→ Request
Write out the data again in full, exactly as it reads.
------------------------------------------------
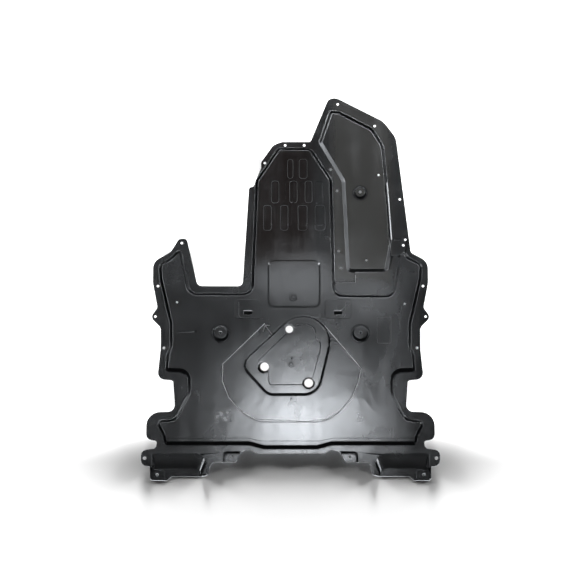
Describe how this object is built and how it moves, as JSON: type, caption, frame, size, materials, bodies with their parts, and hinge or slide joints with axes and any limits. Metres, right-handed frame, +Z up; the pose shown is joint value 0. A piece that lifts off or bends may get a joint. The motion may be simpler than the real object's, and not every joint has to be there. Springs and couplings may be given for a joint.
{
  "type": "transmission under cover",
  "caption": "Moulded plastic under-vehicle cover panel with a stepped flange, raised fields, screw cups, an access field with round holes, and corner scoops.",
  "frame": {"origin": "centre of the footprint, at the level of the scoop undersides that the panel lies on", "axes": "+X across the panel towards the long side field, +Y along it from the scoops to the tip, +Z up out of the face that the picture shows"},
  "size_m": [0.715, 0.938, 0.041],
  "materials": {
    "black_plastic": "satin"
  },
  "bodies": {
    "root": {"cover_panel": "black_plastic"}
  },
  "joints": []
}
------------------------------------------------
→ In response
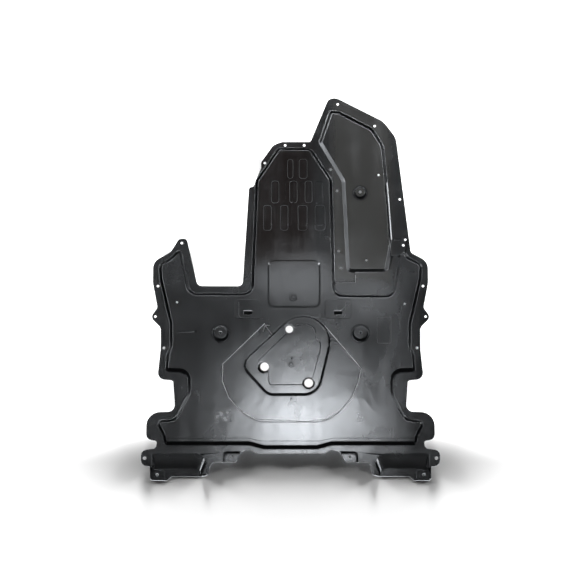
Describe how this object is built and how it moves, as JSON: type, caption, frame, size, materials, bodies with their parts, and hinge or slide joints with axes and any limits. Metres, right-handed frame, +Z up; the pose shown is joint value 0. A piece that lifts off or bends may get a joint. The motion may be simpler than the real object's, and not every joint has to be there. Springs and couplings may be given for a joint.
{
  "type": "transmission under cover",
  "caption": "Moulded plastic under-vehicle cover panel with a stepped flange, raised fields, screw cups, an access field with round holes, and corner scoops.",
  "frame": {"origin": "centre of the footprint, at the level of the scoop undersides that the panel lies on", "axes": "+X across the panel towards the long side field, +Y along it from the scoops to the tip, +Z up out of the face that the picture shows"},
  "size_m": [0.715, 0.938, 0.041],
  "materials": {
    "black_plastic": "satin"
  },
  "bodies": {
    "root": {"cover_panel": "black_plastic"}
  },
  "joints": []
}